Brazil plays host to the World Cup soccer tournament in June 2014, which will likely lead to an increase in demand for sex workers. “We’ve seen more girls on the streets since the Confederations Cup began [in June this year],” Costa says. “That’s only the Confederations Cup, not the World Cup where this will increase hugely.” World Cup hosts often see an influx of prostitutes hoping to cash in on fans from around the world. Brazil is expecting some 600,000 foreigners for the soccer tournament, according to authorities here. Thiago, the ex-pimp, says that 70-80% of the clients at his São Paulo brothel were tourists.
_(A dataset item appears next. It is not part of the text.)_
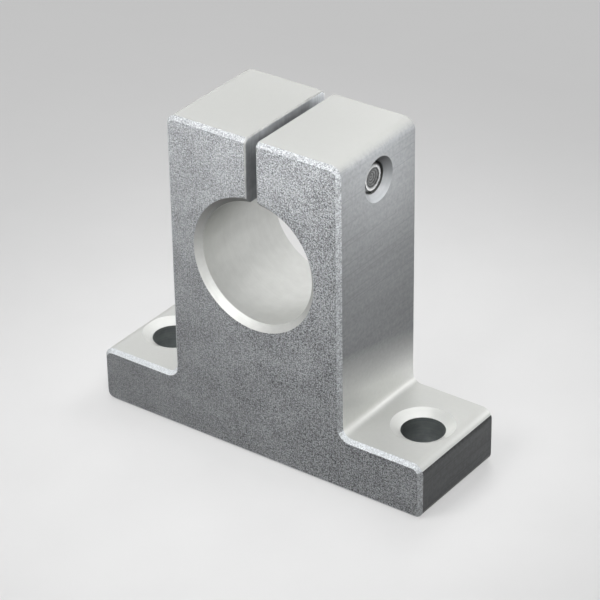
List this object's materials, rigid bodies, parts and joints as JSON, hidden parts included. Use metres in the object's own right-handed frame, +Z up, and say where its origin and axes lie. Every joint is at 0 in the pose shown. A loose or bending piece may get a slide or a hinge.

The Brazilian government under President Dilma Rousseff has attempted to bring in some measures to both put an end to child prostitution and make life for older prostitutes safer. At major festivities such as Carnival in recent years, the government has distributed thousands of kits containing information on how to report child exploitation. However, the government’s more recent “happy being a prostitute” campaign, which aimed to persuade sex workers to use condoms, backfired when launched in June. “We are fighting childhood prostitution and here comes a campaign encouraging it,” said Federal deputy Liliam Sá at the time, according to Reuters. One NGO is currently helping by offering English lessons to sex workers but relatively little is being achieved to curb the industry in child prostitution, despite former President Luiz Inácio Lula da Silva making it one of his campaign pledges a decade ago.

Back in her safe house, Amanda looks forward both to her 14th birthday and life ahead. “I dream to have a husband and family. I’d like to be an engineer,” she says. But she keeps running back to her life on the streets. Says a disappointed Costa: “It is heartbreaking but it needs to be her choice to move on.”